• **EXERCISE**
Both the line containing "Recreate this object" and the line containing "SLOT_HALF_WIDTH = 2.0" are to be reproduced exactly, along with every line between them, and nothing more.
·····
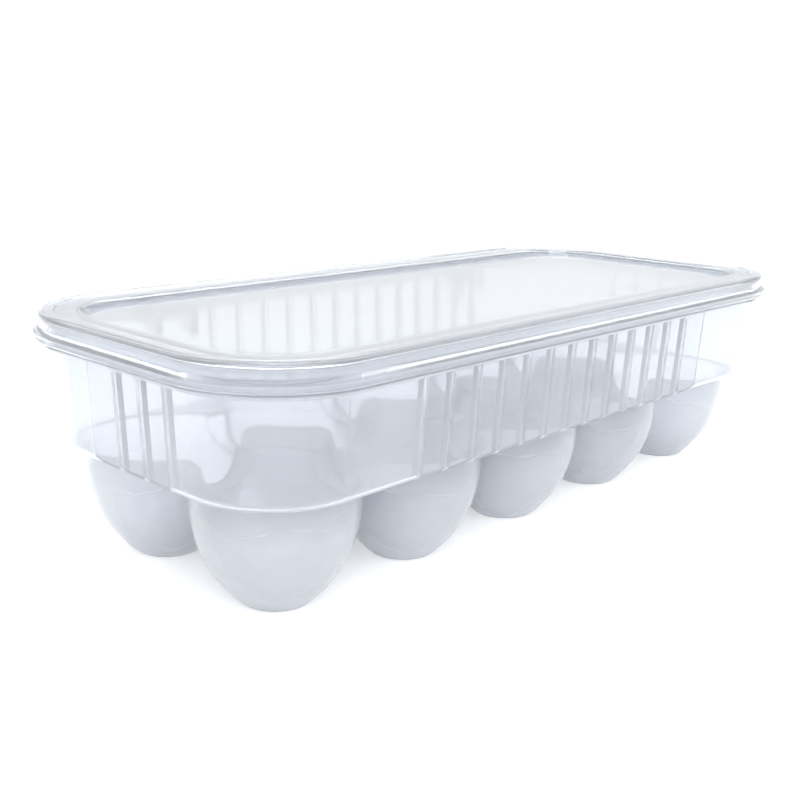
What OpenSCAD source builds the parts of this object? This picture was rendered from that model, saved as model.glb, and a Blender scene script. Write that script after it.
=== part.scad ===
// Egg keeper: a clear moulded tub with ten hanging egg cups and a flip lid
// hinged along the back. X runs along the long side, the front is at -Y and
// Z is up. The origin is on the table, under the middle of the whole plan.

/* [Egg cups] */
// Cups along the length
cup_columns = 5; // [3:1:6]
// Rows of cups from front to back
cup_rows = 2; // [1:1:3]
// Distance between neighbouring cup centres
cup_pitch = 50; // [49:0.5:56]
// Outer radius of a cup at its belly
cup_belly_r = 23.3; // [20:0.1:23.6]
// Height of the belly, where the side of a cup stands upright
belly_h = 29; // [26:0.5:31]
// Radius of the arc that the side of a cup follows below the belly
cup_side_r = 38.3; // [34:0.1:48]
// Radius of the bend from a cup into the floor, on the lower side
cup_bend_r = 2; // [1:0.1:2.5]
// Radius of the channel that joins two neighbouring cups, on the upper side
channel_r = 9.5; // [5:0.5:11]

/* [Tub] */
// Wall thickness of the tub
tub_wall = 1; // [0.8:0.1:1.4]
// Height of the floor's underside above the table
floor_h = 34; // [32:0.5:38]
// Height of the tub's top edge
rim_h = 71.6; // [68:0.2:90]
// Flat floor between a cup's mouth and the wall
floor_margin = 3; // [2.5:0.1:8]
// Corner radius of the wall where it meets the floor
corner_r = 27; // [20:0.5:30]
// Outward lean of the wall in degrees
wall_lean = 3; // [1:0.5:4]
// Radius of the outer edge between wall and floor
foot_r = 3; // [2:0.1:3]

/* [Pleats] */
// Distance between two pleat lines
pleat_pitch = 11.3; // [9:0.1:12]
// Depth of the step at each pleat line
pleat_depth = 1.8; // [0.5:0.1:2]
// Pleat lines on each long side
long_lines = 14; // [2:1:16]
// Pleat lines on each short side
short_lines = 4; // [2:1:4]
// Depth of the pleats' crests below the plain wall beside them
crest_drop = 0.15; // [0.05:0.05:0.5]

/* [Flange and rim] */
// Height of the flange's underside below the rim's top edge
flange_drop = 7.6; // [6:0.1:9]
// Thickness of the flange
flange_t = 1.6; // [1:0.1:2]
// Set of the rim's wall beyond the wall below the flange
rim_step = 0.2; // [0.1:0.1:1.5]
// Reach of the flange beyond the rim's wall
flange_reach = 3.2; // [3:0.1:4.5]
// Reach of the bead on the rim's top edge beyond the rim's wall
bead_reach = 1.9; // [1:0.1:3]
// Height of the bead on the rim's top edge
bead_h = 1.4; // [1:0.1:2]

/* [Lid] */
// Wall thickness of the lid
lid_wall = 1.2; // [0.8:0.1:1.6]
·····
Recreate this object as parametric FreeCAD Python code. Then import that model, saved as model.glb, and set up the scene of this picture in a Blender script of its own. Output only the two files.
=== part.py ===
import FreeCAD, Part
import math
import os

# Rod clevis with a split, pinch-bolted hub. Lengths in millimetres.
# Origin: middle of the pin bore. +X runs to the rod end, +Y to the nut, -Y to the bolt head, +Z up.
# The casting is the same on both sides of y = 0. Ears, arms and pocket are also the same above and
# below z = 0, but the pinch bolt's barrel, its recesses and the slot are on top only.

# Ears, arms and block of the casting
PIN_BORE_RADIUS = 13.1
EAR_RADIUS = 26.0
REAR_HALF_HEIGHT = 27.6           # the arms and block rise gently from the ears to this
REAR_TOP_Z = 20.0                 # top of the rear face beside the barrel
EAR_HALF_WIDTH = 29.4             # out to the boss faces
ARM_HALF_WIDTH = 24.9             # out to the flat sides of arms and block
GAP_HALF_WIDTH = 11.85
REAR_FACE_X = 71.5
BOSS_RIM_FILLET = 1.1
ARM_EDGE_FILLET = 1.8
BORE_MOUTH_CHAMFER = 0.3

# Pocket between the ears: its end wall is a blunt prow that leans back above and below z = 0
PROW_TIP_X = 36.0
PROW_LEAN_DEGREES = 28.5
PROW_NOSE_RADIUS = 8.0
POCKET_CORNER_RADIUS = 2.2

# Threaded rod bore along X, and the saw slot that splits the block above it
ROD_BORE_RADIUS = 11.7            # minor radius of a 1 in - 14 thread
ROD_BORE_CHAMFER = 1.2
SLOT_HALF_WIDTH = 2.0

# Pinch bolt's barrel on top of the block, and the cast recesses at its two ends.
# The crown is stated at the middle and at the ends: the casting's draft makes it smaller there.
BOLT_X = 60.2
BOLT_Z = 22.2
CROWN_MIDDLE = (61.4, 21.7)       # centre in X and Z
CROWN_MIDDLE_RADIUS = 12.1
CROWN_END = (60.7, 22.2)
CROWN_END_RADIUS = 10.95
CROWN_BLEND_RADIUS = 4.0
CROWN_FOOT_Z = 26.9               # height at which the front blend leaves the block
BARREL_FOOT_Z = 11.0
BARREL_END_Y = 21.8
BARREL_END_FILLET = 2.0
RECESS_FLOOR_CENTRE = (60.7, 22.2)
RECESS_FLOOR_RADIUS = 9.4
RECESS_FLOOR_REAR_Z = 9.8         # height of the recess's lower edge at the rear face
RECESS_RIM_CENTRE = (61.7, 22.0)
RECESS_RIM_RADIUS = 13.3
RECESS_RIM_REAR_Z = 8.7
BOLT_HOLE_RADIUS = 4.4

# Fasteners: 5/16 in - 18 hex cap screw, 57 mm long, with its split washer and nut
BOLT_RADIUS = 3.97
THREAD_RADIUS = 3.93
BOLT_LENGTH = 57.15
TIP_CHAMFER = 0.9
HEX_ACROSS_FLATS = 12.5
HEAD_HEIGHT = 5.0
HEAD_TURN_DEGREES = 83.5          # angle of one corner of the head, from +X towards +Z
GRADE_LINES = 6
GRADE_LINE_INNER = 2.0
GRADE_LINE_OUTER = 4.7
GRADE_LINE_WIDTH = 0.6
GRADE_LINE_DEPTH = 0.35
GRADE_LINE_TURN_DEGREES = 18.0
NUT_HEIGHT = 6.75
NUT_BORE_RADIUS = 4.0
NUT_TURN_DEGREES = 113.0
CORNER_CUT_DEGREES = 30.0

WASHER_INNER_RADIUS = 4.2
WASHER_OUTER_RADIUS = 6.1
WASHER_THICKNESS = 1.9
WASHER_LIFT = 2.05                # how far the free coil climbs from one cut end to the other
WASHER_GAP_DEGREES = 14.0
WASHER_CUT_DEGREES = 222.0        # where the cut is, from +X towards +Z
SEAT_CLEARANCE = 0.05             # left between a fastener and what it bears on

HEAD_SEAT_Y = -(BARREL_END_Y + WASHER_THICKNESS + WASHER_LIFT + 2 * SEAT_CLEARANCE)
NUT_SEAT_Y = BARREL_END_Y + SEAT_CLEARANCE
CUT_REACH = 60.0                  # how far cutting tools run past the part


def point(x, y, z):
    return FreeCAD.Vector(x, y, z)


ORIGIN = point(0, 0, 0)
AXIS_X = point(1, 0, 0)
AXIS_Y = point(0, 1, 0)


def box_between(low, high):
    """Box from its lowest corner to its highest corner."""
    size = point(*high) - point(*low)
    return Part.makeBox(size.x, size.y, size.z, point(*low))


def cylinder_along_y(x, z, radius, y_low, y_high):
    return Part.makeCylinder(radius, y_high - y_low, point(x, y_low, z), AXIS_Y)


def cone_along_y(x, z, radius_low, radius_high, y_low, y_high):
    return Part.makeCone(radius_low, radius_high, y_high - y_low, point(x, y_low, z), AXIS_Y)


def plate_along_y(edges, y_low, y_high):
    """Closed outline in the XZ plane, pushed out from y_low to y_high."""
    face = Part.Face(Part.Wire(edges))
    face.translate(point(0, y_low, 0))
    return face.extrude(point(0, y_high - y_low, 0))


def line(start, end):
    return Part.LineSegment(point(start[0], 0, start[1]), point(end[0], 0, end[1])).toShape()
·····
• **SOLUTION TO THE EXERCISE**
Recreate this object as parametric FreeCAD Python code. Then import that model, saved as model.glb, and set up the scene of this picture in a Blender script of its own. Output only the two files.
=== part.py ===
import FreeCAD, Part
import math
import os

# Rod clevis with a split, pinch-bolted hub. Lengths in millimetres.
# Origin: middle of the pin bore. +X runs to the rod end, +Y to the nut, -Y to the bolt head, +Z up.
# The casting is the same on both sides of y = 0. Ears, arms and pocket are also the same above and
# below z = 0, but the pinch bolt's barrel, its recesses and the slot are on top only.

# Ears, arms and block of the casting
PIN_BORE_RADIUS = 13.1
EAR_RADIUS = 26.0
REAR_HALF_HEIGHT = 27.6           # the arms and block rise gently from the ears to this
REAR_TOP_Z = 20.0                 # top of the rear face beside the barrel
EAR_HALF_WIDTH = 29.4             # out to the boss faces
ARM_HALF_WIDTH = 24.9             # out to the flat sides of arms and block
GAP_HALF_WIDTH = 11.85
REAR_FACE_X = 71.5
BOSS_RIM_FILLET = 1.1
ARM_EDGE_FILLET = 1.8
BORE_MOUTH_CHAMFER = 0.3

# Pocket between the ears: its end wall is a blunt prow that leans back above and below z = 0
PROW_TIP_X = 36.0
PROW_LEAN_DEGREES = 28.5
PROW_NOSE_RADIUS = 8.0
POCKET_CORNER_RADIUS = 2.2

# Threaded rod bore along X, and the saw slot that splits the block above it
ROD_BORE_RADIUS = 11.7            # minor radius of a 1 in - 14 thread
ROD_BORE_CHAMFER = 1.2
SLOT_HALF_WIDTH = 2.0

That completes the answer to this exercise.